In the “Saiva Siddhanta,” a Sri Lankan school of philosophy that—according to some scholars—originated around 250 BC, this tension between humans and the gods was explored at considerable length. Here, for example, is an anonymous text that succinctly sums up the issues. It reads, “Whoever among gods, sages or men becomes enlightened became the very self of the gods, and the gods had no power to prevent him. But whoever worships another divinity is like a sacrificial animal for the gods, and each person is of use to the gods just as many animals would be of use to a man. Therefore it is not pleasing to those gods that men should become enlightened.” In this tradition, the human soul is generally described by the word “pasu,” which means “beast.” Having fallen from a state of primordial clarity, the soul becomes vulnerable to the projections of a “lord,” or “pati,” who is not under any obligation to play fair. By the power of the “pasa,” which means bond or snare, the soul—like a victim of the Stockholm Syndrome—then willingly comes to embrace its own subservient position, as it looks to its oppressor for small gifts.
A kind of impasse had been reached. If the heroic yogi, with his arsenal of “siddhis”—or supernatural powers—posed a threat, then perhaps the “An-Atman”—or “Not-Self”—could slip back and forth throughout the higher worlds unseen, or at least without stirring up any premature opposition. “There is nobody here but us chickens!”—as the saying goes. Of course, there are such incidents as the Buddha’s apocalyptic confrontation with Mara, but this conflict was not so much won as simply side-stepped, by a kind of metaphysical judo. Because, in one sense, there is nowhere in particular to go, the physical plane is just as beautiful and as valuable as any other, and provides us with a stable platform from which to act upon the cosmos. So, what does the Arhat—or “enlightened being”—do when he has reintegrated his mind and body into the field of zero-point energy? The conventional answer would seem to be based upon a preoccupation with imprisonment. It is that, if the Arhat chooses to return from his state of ecstasy, then this must be due either to the unresolved karmic pull of his attraction to the lower worlds OR to his compassion for the suffering of all sentient beings. Compassion is certainly one valid reason to return, but I believe that there is an older, and somewhat more peculiar, reason. If we were to probe far back into the mists of human history, and then even further back, before the gods had been created from our surplus, and when the yogi was not different from the poet and the warrior, I believe that the original reason would have been “to play.”

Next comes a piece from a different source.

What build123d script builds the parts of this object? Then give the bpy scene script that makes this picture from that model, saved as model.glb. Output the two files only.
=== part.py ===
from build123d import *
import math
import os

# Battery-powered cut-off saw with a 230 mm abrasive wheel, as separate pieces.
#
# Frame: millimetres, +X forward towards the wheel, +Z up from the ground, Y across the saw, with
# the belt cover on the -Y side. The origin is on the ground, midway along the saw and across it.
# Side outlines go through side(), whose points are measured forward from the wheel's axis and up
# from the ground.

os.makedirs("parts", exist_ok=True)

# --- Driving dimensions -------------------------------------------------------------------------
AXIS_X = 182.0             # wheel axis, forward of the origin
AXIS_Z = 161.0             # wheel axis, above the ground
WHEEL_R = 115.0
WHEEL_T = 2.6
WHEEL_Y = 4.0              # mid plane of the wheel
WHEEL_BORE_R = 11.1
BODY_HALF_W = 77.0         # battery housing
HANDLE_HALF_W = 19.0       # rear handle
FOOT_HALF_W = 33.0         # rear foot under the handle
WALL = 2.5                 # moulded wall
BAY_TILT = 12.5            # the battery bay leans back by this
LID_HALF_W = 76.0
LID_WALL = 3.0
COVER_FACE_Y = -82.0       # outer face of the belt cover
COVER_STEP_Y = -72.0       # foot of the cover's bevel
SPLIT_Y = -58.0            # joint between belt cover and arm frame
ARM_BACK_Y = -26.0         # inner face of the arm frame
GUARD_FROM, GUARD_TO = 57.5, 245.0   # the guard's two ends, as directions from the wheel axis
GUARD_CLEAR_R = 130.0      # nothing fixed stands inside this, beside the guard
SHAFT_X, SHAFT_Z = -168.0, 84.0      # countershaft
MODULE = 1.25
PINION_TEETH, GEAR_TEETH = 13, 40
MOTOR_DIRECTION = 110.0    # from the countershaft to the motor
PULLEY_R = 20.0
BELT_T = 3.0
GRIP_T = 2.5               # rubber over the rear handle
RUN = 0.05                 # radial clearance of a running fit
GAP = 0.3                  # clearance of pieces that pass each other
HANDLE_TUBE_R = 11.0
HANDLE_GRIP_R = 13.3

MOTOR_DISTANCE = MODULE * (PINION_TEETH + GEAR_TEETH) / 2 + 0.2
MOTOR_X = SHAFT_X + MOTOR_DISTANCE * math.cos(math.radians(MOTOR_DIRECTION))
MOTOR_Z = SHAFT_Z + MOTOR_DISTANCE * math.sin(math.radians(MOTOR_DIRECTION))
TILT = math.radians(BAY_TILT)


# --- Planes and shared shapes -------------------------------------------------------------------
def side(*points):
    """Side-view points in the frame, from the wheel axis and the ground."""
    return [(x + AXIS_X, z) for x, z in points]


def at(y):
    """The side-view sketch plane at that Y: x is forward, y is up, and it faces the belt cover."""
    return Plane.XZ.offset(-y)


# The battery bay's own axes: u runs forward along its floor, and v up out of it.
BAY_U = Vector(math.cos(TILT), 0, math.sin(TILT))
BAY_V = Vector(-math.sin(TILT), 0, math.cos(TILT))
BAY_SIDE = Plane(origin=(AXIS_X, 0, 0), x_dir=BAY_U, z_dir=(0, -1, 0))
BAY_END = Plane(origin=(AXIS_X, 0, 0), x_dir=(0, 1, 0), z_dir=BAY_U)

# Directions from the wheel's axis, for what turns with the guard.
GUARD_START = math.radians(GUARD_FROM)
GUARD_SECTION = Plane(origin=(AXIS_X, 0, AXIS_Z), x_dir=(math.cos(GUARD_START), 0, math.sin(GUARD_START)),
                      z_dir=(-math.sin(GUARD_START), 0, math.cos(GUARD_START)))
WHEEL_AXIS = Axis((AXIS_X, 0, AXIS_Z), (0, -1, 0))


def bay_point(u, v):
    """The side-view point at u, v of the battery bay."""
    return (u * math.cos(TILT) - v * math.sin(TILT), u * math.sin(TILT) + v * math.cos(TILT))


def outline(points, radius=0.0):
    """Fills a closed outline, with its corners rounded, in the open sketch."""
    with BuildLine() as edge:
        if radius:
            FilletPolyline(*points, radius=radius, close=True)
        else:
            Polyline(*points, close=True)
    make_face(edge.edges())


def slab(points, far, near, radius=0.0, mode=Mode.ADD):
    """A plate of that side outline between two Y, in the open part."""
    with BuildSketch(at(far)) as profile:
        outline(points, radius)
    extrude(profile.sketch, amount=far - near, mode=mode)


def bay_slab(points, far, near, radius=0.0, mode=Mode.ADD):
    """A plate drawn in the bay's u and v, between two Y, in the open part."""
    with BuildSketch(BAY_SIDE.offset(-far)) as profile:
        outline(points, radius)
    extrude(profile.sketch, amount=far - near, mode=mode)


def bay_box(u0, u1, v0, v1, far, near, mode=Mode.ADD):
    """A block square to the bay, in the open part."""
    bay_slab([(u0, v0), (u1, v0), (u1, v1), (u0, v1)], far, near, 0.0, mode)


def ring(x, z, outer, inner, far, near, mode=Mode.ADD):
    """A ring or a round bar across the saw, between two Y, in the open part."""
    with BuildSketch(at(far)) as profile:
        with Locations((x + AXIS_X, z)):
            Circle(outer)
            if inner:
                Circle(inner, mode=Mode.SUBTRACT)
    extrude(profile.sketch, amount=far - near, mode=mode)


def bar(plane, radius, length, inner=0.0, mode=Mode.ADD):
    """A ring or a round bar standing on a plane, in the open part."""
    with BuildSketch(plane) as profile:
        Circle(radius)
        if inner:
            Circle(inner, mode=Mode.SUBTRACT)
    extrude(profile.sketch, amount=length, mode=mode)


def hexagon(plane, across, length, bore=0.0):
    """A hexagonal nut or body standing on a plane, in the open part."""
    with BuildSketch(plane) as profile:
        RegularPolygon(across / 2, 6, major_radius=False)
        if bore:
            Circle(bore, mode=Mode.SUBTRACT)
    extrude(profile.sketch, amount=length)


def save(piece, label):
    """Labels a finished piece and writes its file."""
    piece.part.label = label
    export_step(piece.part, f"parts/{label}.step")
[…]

Even with recent breakthroughs in our theoretical understanding of the Zero, we still, on some deep, historically conditioned level, cannot help but think of the world as a kind of inanimate stage-set. We cannot begin to imagine that the earlier versions of ourselves were in any way instrumental in bringing this and other worlds into existence. In saying this, let me be very clear that I am not referring to the New Age concept that we “create our own reality,” which I tend to see as an ego-based fantasy of omnipotence. No, we were non-local givers, not autobiographical hoarders. We were death-defying acrobats, not passive-aggressive spectators. Because we are operating on a fraction of our preexistent voltage, we tend to misunderstand both the motives and the actions of the early race, and thus to misdiagnose the origins of what we now perceive to be our imprisonment.

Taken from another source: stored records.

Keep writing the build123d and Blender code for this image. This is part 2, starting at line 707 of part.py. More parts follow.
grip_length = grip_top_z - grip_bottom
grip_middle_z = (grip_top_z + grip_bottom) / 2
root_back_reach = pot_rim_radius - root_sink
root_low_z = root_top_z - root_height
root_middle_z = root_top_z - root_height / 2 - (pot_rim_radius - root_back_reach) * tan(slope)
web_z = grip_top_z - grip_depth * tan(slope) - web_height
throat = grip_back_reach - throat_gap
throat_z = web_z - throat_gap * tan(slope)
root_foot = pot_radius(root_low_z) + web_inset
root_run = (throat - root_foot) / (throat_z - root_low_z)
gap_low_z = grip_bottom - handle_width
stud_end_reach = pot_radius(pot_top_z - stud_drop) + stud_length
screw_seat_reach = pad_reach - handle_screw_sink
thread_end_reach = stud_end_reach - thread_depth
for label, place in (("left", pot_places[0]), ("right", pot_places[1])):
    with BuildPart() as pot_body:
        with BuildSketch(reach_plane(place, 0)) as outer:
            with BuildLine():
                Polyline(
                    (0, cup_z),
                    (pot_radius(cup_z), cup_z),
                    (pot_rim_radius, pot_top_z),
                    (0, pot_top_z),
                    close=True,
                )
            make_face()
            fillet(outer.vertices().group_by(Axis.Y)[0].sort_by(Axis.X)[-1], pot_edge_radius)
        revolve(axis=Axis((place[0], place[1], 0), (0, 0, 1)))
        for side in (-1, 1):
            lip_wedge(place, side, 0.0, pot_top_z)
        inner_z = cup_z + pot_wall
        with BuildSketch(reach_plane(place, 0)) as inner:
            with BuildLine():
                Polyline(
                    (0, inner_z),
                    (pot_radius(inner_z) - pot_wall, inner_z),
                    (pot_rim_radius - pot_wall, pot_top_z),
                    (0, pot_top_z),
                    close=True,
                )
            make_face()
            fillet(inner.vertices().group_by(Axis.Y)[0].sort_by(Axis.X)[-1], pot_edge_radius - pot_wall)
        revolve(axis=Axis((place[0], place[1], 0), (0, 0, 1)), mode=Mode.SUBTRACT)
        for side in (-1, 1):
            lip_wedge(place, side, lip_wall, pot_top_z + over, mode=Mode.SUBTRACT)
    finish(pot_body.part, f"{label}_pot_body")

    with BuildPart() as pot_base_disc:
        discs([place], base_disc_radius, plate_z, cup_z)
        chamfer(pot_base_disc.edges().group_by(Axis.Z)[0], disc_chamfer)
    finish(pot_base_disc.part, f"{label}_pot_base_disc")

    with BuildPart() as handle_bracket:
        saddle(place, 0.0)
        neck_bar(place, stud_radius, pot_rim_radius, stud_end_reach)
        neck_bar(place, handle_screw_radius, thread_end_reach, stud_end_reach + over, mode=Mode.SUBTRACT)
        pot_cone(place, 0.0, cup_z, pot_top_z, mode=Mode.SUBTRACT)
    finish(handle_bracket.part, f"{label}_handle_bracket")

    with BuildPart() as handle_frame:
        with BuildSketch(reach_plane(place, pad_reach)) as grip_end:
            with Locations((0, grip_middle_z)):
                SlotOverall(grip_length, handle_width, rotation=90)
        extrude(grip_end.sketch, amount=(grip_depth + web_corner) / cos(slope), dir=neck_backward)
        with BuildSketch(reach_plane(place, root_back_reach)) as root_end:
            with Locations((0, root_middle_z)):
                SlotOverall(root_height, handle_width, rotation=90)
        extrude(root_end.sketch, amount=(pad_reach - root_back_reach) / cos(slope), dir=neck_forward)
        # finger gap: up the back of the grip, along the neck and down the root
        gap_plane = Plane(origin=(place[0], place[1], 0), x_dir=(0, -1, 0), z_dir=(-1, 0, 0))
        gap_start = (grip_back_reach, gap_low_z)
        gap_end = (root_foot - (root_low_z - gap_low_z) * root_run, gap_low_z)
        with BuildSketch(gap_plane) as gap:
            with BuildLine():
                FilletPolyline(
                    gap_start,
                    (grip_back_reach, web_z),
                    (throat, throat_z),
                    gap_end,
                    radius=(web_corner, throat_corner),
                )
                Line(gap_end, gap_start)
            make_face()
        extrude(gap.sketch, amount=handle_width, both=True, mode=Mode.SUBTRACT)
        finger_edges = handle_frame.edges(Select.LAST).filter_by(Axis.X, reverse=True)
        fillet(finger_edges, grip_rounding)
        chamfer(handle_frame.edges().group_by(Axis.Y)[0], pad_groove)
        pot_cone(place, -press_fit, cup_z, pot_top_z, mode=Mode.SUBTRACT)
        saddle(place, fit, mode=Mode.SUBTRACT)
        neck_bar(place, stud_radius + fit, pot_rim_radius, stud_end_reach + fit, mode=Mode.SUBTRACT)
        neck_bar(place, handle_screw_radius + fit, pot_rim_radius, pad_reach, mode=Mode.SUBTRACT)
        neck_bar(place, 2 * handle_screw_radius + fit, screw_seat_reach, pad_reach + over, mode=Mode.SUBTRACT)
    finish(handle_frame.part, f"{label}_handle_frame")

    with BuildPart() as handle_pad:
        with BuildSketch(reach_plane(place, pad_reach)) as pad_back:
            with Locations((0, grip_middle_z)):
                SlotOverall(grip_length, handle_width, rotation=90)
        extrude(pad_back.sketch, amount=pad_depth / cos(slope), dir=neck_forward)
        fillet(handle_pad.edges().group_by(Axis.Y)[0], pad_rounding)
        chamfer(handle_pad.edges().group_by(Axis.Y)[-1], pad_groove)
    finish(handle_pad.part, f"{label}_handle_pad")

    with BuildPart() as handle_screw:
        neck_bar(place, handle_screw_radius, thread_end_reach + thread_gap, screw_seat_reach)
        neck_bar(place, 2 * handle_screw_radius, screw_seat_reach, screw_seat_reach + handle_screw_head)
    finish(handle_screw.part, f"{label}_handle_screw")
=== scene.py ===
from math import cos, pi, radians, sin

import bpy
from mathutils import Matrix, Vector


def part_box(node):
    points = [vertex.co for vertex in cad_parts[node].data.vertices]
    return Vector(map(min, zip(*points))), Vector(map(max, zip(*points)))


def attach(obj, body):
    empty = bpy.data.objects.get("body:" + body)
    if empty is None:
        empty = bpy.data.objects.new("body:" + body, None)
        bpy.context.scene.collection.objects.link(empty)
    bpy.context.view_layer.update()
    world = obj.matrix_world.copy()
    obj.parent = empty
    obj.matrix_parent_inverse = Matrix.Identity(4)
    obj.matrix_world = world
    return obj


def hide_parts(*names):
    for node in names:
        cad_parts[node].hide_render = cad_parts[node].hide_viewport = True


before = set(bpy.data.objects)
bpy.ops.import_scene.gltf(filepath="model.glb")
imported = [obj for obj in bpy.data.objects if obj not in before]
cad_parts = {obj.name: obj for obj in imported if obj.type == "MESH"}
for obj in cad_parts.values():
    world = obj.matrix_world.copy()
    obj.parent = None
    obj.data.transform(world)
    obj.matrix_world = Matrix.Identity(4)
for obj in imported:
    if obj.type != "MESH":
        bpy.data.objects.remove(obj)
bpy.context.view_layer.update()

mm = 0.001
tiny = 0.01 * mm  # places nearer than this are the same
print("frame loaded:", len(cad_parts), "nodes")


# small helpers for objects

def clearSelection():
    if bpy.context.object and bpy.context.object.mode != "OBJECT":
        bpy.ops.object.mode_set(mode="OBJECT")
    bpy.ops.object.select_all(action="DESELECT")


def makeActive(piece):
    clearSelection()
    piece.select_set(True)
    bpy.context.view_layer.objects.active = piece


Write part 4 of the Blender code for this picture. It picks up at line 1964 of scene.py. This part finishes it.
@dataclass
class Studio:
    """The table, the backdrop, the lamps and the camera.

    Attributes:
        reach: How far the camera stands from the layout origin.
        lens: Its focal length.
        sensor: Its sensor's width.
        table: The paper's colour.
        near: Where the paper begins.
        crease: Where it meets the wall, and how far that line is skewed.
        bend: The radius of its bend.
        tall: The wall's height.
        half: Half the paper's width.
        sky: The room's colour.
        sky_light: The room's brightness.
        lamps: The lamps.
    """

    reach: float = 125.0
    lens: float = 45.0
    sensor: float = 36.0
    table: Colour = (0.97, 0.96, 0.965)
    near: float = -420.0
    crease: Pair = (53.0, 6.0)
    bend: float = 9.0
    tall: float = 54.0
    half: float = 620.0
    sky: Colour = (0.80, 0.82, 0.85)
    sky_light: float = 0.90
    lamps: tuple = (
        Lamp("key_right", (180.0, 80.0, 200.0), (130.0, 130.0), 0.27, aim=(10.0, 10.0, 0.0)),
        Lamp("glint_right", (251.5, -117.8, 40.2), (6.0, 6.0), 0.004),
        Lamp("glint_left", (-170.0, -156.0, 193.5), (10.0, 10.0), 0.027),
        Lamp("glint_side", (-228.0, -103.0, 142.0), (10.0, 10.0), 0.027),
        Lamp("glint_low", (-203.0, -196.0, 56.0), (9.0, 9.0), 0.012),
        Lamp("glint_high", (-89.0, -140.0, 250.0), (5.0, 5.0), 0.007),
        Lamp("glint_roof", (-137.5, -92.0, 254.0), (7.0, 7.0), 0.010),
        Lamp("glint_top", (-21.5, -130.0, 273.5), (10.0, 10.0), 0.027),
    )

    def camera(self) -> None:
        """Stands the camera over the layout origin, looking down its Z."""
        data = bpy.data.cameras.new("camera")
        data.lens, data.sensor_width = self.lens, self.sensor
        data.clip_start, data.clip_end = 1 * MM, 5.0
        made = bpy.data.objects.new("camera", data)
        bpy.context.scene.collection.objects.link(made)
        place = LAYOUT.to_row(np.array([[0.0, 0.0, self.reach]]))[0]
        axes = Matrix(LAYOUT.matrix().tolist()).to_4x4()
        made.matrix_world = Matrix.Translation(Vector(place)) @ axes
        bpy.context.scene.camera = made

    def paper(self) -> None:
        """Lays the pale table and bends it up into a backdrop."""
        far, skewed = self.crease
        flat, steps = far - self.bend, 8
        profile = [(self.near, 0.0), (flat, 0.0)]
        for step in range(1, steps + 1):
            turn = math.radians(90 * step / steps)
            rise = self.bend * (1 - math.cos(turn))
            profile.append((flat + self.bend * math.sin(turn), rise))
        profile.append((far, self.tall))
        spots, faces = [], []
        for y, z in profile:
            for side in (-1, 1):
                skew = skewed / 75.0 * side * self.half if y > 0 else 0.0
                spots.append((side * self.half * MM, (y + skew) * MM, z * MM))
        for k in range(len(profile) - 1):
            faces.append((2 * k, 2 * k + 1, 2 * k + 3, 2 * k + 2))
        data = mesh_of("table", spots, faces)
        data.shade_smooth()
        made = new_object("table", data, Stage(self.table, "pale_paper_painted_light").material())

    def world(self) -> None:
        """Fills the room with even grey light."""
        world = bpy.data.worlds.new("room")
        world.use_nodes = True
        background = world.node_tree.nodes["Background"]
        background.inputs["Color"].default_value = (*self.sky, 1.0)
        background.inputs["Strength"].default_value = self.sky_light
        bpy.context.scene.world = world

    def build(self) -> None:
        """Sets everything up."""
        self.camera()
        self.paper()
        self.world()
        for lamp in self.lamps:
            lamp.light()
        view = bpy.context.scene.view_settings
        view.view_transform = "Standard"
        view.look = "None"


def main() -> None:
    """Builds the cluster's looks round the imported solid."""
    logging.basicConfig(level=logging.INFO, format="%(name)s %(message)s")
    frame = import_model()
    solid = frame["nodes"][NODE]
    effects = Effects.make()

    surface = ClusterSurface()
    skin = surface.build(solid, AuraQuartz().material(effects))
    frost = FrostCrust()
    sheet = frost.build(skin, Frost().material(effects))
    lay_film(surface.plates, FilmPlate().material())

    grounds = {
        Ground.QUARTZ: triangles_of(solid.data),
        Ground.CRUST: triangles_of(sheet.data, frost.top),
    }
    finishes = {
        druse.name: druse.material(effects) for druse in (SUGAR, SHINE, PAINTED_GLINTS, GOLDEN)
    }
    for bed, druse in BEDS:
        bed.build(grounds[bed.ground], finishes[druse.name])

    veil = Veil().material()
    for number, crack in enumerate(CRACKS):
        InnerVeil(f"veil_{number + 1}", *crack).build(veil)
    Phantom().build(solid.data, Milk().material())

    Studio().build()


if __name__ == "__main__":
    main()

In the Norse “Elder Edda,” there is a line that goes something like, “The Sons of Ivaldi labored for an age to build Skidbladnir, best of boats.” When I first read this, around 1977, the line hit me like a depth-charge. Why would it take so long for the “dwarfs” to build a boat? And what sort of a boat were they talking about? Perhaps the physical world, as well as each of the worlds before it, was first envisioned as a kind of “boat,” or “vehicle,” upon or within which the gods could ride. The attributes of the boat were certainly peculiar in the extreme. Here, for example, is the way that it is described in the “Dictionary of Norse Mythology.” It says, “The ship was big enough to hold all the gods and their horses and equipment, yet small enough to be folded up and put away in a pouch when not in use. It could sail over land or through the air, as well as on the sea, and has been compared to a swift-moving cloud…” I thought to myself, “I will plant this concept like a seed, and, if I tend to it through the years, it will bring me many insights.” And so it has.

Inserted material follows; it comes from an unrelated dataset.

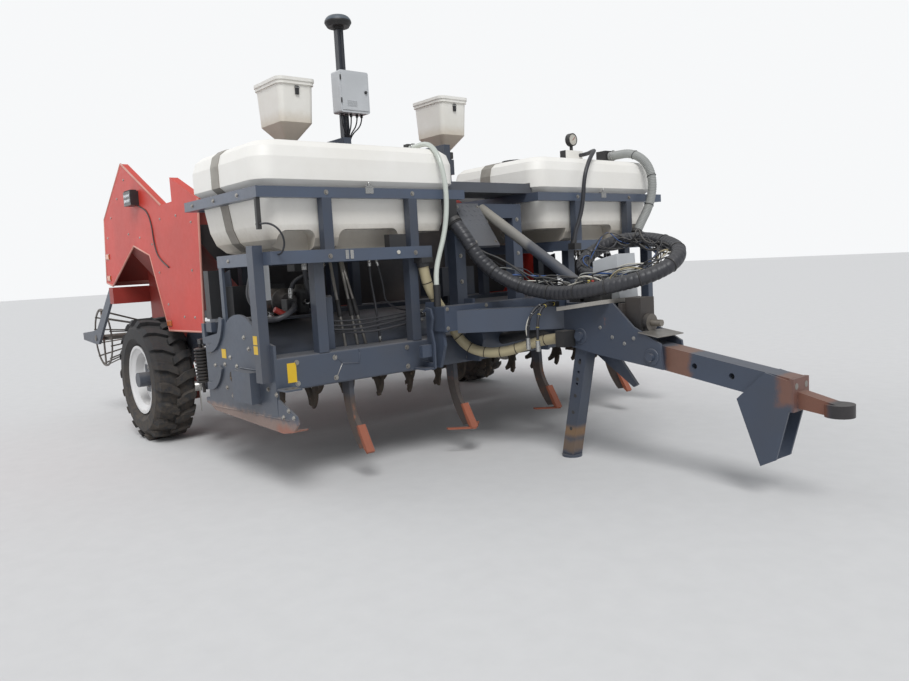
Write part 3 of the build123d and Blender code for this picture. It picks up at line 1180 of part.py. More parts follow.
# Hose routes from the tank rails' front: name, diameter, points
HOSES = [
    ("hose_loom", 80, [
        (40, -430, 1384), (90, -422, 1330), (132, -405, 1256), (172, -374, 1172), (235, -322, 1092),
        (312, -262, 1030), (400, -212, 990), (503, -182, 966), (622, -168, 960), (741, -158, 968),
        (858, -125, 985), (972, -64, 1008), (1068, 12, 1038), (1128, 95, 1080), (1132, 182, 1126),
        (1080, 262, 1168), (990, 326, 1200), (880, 368, 1224), (762, 390, 1240), (645, 388, 1242),
        (540, 358, 1226), (468, 296, 1188), (452, 214, 1136), (492, 148, 1090), (556, 108, 1056),
        (628, 96, 1045), (700, 96, 1045),
    ]),
    ("suction_hose", 60, [
        (-30, -630, 1150), (-30, -620, 1080), (-27, -592, 1008), (-23, -550, 938), (-20, -502, 868),
        (-18, -458, 796), (-8, -420, 724), (26, -384, 662), (92, -344, 626), (176, -298, 616),
        (264, -246, 630), (355, -193, 662), (450, -155, 692), (560, -140, 705),
    ]),
    ("clear_hose", 30, [
        (-290, -480, 1866), (-225, -480, 1866), (-158, -484, 1870), (-96, -488, 1858), (-44, -492, 1824),
        (-4, -494, 1772), (20, -493, 1710), (32, -489, 1642), (36, -485, 1572), (36, -486, 1500),
        (36, -494, 1428), (36, -508, 1356), (38, -532, 1286), (41, -562, 1218), (44, -588, 1152),
        (45, -600, 1086), (45, -600, 1040),
    ]),
    ("fill_hose", 65, [
        (-290, 1420, 1900), (-208, 1420, 1900), (-126, 1427, 1902), (-50, 1438, 1876), (12, 1450, 1824),
        (50, 1458, 1752), (66, 1457, 1670), (68, 1444, 1590), (66, 1416, 1514), (63, 1374, 1446),
        (58, 1324, 1386), (53, 1280, 1320),
    ]),
    ("vent_hose", 28, [
        (-275, 1060, 1890), (-212, 1060, 1890), (-150, 1040, 1898), (-96, 1004, 1896), (-54, 952, 1884),
        (-18, 894, 1862), (12, 836, 1830), (32, 784, 1784), (40, 745, 1726), (41, 724, 1658),
        (42, 713, 1588), (42, 702, 1518), (40, 684, 1450), (36, 658, 1384), (30, 630, 1322),
        (28, 615, 1266),
    ]),
    ("coupler_hose_rear", 16, [
        (490, -150, 900), (490, -192, 900), (486, -232, 892), (480, -264, 868), (474, -285, 834),
        (469, -295, 795), (466, -299, 755), (466, -299, 716),
    ]),
    ("coupler_hose_front", 16, [
        (530, -150, 900), (530, -192, 900), (532, -232, 892), (535, -264, 868), (538, -285, 834),
        (540, -295, 795), (541, -299, 755), (541, -299, 708),
    ]),
    ("sensor_cable", 10, [
        (-10, -1638, 1402), (16, -1638, 1402), (42, -1632, 1402), (66, -1620, 1397), (84, -1604, 1384),
        (93, -1588, 1364), (94, -1574, 1340), (87, -1564, 1315), (74, -1558, 1292), (57, -1556, 1273),
        (39, -1556, 1258), (20, -1556, 1250), (0, -1556, 1250),
    ]),
]
COUPLED = ["coupler_hose_rear", "coupler_hose_front"]
COUPLER_R = 13
COUPLER_L = 62
GLAND_GRIP = 6                # how much wider a gland is than its hose, in radius
GLAND_L = 26

# Fittings that the hoses leave and enter, each a block with a gland in line with the hose
ELBOW_X = RAIL_X + 560
with BuildPart() as hose_fittings:
    for name, diameter, points in HOSES:
        for end, inner in ((points[0], points[1]), (points[-1], points[-2])):
            way = (Vector(*end) - Vector(*inner)).normalized()
            face = Vector(RAIL_X + end[0], end[1], end[2])
            if name not in COUPLED or end == points[0]:
                rod(tuple(face), tuple(face + way * GLAND_L), diameter / 2 + GLAND_GRIP)
    block(RAIL_X + 475, RAIL_X + 545, -150, -118, ARM_TOP, ARM_TOP + 27)
    block(RAIL_X - 30, RAIL_X - 10, -POST_OUT, -POST_OUT + 22, 1376, RAIL_BOTTOM)
    block(RAIL_X - 20, RAIL_X, -480, -380, 1352, RAIL_BOTTOM)
    block(RAIL_X - 72, RAIL_X + 12, -672, -588, 1170, BASE_BOTTOM)
    block(ELBOW_X + 12, ELBOW_X + 80, -190, -CHEEK_OUT, 660, 750)
    rod((RAIL_X + 45, -600, CROSS_TUBE_TOP), (RAIL_X + 45, -600, 1030), 20)
    block(RAIL_X, RAIL_X + 96, 1215, 1320, 1204, 1300)
    block(RAIL_X, RAIL_X + 60, 585, 650, 1204, 1246)
    add([tanks.part, control_boxes.part, frame_posts.part, tank_cross_members.part], mode=Mode.SUBTRACT)
save(hose_fittings, "hose_fittings")


def arc_radii(points):
    """Radius at each inner corner of a cord's route, as large as its two runs allow."""
    radii = []
    for before, here, after in zip(points, points[1:], points[2:]):
        first, second = Vector(*here) - Vector(*before), Vector(*after) - Vector(*here)
        turn = radians(first.get_angle(second))
        radii.append(0.45 * min(first.length, second.length) / tan(turn / 2))
    return radii


def hose(name, points, diameter):
    """Make one hose along its route and write it."""
    radii = arc_radii(points)
    with BuildPart() as tube:
        with BuildLine() as route:
            FilletPolyline(*points, radius=radii)
        with BuildSketch(Plane(origin=points[0], z_dir=Vector(*points[1]) - Vector(*points[0]))) as section:
            Circle(diameter / 2)
        sweep(section.sketch, path=route.wire())
    length = route.wire().length
    expected = pi * diameter**2 / 4 * length
    print(name, "length", round(length), "volume ratio", round(tube.part.volume / expected, 4),
          "radii", [round(r) for r in radii])
    save(tube, name)


# Each hose is a plain tube along its route, and the two coupled ones end in a hanging coupler
for name, diameter, points in HOSES:
    hose(name, [(RAIL_X + x, y, z) for x, y, z in points], diameter)
    if name in COUPLED:
        end_x, end_y, end_z = points[-1]
        with BuildPart() as coupler:
            rod((RAIL_X + end_x, end_y, end_z), (RAIL_X + end_x, end_y, end_z - COUPLER_L), COUPLER_R)
        save(coupler, name.replace("hose_", ""))
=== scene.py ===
"""Looks of a trailed potato planter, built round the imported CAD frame."""

import logging
import math
import random
from collections.abc import Callable
from dataclasses import dataclass, field
from enum import Enum

import bmesh
import bpy
from mathutils import Matrix, Vector


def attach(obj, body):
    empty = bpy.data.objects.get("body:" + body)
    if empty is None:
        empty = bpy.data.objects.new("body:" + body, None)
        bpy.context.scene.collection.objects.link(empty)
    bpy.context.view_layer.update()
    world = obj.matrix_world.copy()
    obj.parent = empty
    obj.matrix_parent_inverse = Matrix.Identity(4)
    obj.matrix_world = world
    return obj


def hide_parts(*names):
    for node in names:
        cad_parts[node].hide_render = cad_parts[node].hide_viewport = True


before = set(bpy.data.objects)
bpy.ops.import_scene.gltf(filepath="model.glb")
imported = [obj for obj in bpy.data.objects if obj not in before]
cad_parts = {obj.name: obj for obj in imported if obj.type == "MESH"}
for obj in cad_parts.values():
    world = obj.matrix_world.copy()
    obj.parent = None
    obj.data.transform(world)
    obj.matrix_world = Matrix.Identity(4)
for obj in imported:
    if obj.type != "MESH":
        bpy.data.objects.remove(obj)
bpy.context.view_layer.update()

LOG = logging.getLogger("planter")
RAIL = 0.9125                  # front face of the tank rails, the datum of the stations
Point = tuple[float, float, float]
Colour = tuple[float, float, float]
Span = tuple[float, float]


def at(station: float, across: float, height: float) -> Point:
    """Turn a station from the tank rails in millimetres into a point in metres.

    Args:
        station: distance ahead of the rails' front face.
        across: distance to the left of the middle.
        height: height over the ground.

    Returns:
        The point in the frame.
    """
    return RAIL + station / 1000, across / 1000, height / 1000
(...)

Not long after this, I also stumbled across a line from the “Orphic Argonautica,” a text written about 500 BC that seems to refer back to a previous world destruction. In it, it is clear that the Orphic speaker is both an observer and a participant, whose job, perhaps, is to gently lean on the steering-oar. At the end of the poem, he says, “Now the gadfly leaves me stinging and burning. My body learns from the unremitting sky. You will hear from my voice all the things I concealed from stubborn men; how the heroes and half gods passed over into Peiria and the steep sheer head of the Wet Country…I sail upon the ship of the world.”